Bedlam reigned at the trials. The accusers raved and rolled and were struck "blind" when confronting those they accused. Claiming innocence was futile; only those who confessed were spared execution. The condemned were driven in carts past their jeering neighbors and hung from a gallows erected on a granite ledge, and, in one ghastly case, slowly crushed under a slab of stone. That some accusers recanted (one explained they spun their tales for "sport, they must have some sport") only made the judges process the accused faster, executing as many as they could before the winds of history blew cold.

Which, by the fall 1692, they did. "It was as if all simply, suddenly awoke, shaking off their strange tales, from a collective preternatural dream," writes Schiff.

During the trials, Mather whipped the frenzy, in the form of sermons and pamphlets and political cronyism. Where he might have claimed service to God, the reader sees opportunism. Afterward, he and others expressed few misgivings about the torture and murder of innocent people. As Schiff writes, "The only brooms that played a role in the witch hunt were wielded afterward by men, to sweep the year under the carpet."

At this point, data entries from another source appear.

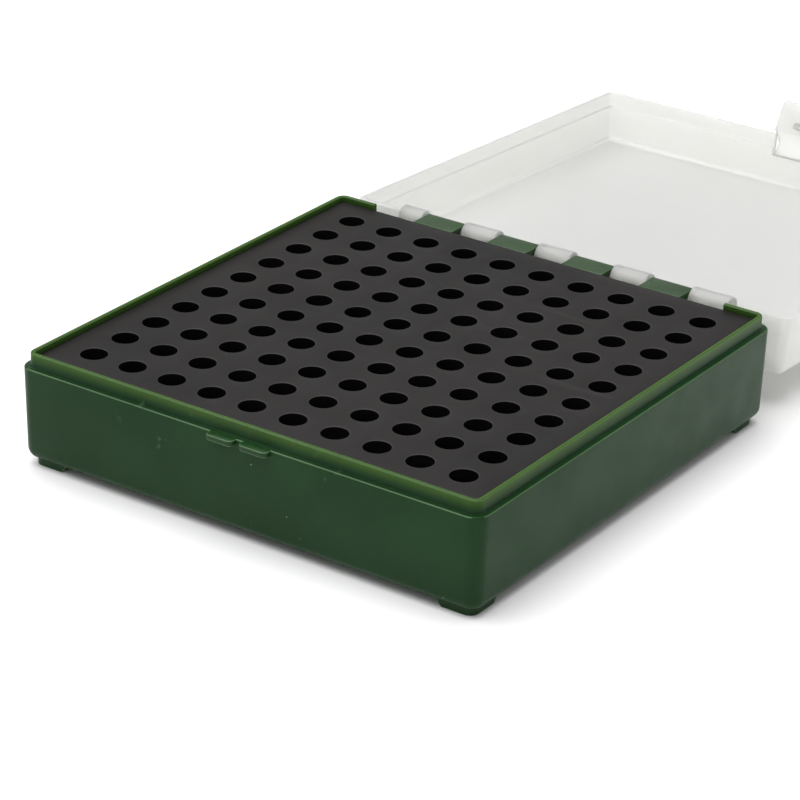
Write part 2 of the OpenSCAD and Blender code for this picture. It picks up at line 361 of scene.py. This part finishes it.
def along_x(bm, outline, start, end):
    """Adds a bar along X whose outline is given in Y and Z."""
    verts = [bm.verts.new((start, y, z)) for y, z in outline]
    face = bm.faces.new(verts)
    made = bmesh.ops.extrude_face_region(bm, geom=[face])["geom"]
    ends = [g for g in made if isinstance(g, bmesh.types.BMVert)]
    bmesh.ops.translate(bm, verts=ends, vec=(end - start, 0, 0))


hook_outline = (
    [(arm_start, ledge_z), (arm_start, axis_z + hook_r)]
    + arc(axis_y, axis_z, hook_r, 90, -80, 14)
    + arc(axis_y, axis_z, hook_hole, -80, 178, 16)
    + [(axis_y - hook_r, axis_z), (axis_y - hook_r, ledge_z)])
bm = bmesh.new()
for start, end in hook_spans:
    along_x(bm, hook_outline, start * pitch + hinge_gap / 2, end * pitch - hinge_gap / 2)
soften(bm, hook_round)
hooks = as_object("hinge_hooks_moulded", bm)
# A paler, shinier copy of the tray's green, painted lighter where light falls on the hooks' tops.
hook_green_painted_lighter = green_plastic("hook green painted lighter", (0.018, 0.046, 0.015, 1), (0.024, 0.056, 0.019, 1),
                           painted_glow_amount=0.0, shine=0.3)
hooks.data.materials.append(hook_green_painted_lighter)
# Its rounded edges take the paler green painted on as a highlight.
hooks.data.materials.append(painted_highlight_green)
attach(hooks, "base")
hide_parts("hinge_hooks")

# ---- Rack ------------------------------------------------------------------------------------
# One black plastic moulding pushed into the tray: a deck with a hundred round wells, each a thin
# tube that reaches down almost to the tray's floor, and a short skirt round the edge.
rack_low, rack_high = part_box("rack_deck")
deck_z = rack_high.z
rack_half = (rack_high.x - rack_low.x) / 2
well_r = 3.4 * mm
well_round = 0.18 * mm
round_steps = 3
well_sides = 32
tube_wall = 1.1 * mm
tube_gap = 0.3 * mm
tube_h = deck_z - floor_z - tube_gap
deck_t = 1.2 * mm
deck_round = 0.3 * mm
skirt_h = 9 * mm
skirt_t = 1.2 * mm
flat = 0.01 * mm


def ring_down(bm, edges, radius=None, drop=0.0):
    """Extrudes a well's ring of edges, to a new radius or straight down."""
    made = bmesh.ops.extrude_edge_only(bm, edges=edges)["geom"]
    verts = [g for g in made if isinstance(g, bmesh.types.BMVert)]
    for v in verts:
        if radius:
            v.co.xy = v.co.xy.normalized() * radius
        v.co.z -= drop
    ring = [g for g in made
            if isinstance(g, bmesh.types.BMEdge) and set(verts).issuperset(g.verts)]
    return ring, verts


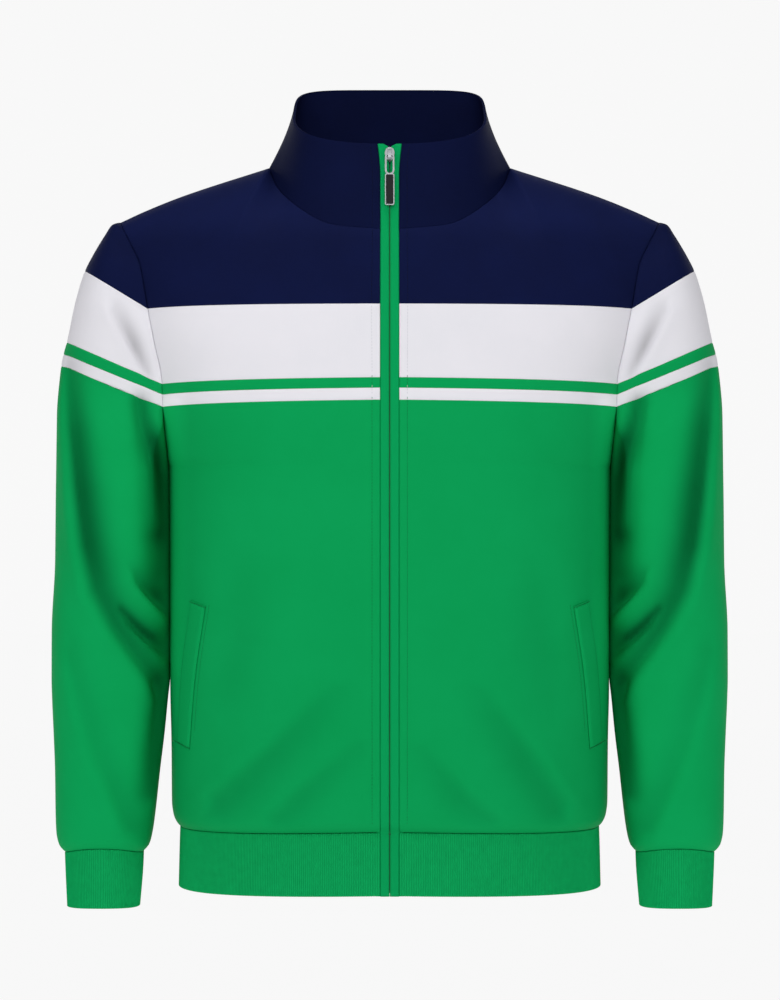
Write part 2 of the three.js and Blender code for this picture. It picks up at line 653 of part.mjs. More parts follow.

In the book's final sections, Schiff expertly unknots what drove the Puritans to mass delusion. The reasons are timeless. People will always be histrionic -- what the Puritans called enchantment, and Freud called hysteria, is today known as conversion disorder. There will always be those whose ambition and faith drive them to destroy others. There will always be jealousy. That the 1692 Salem witch trials were an anomaly is an illusion of the vantage point; we remain fascinated because we sense in our skin (and see in the news) that the same could be happening right now.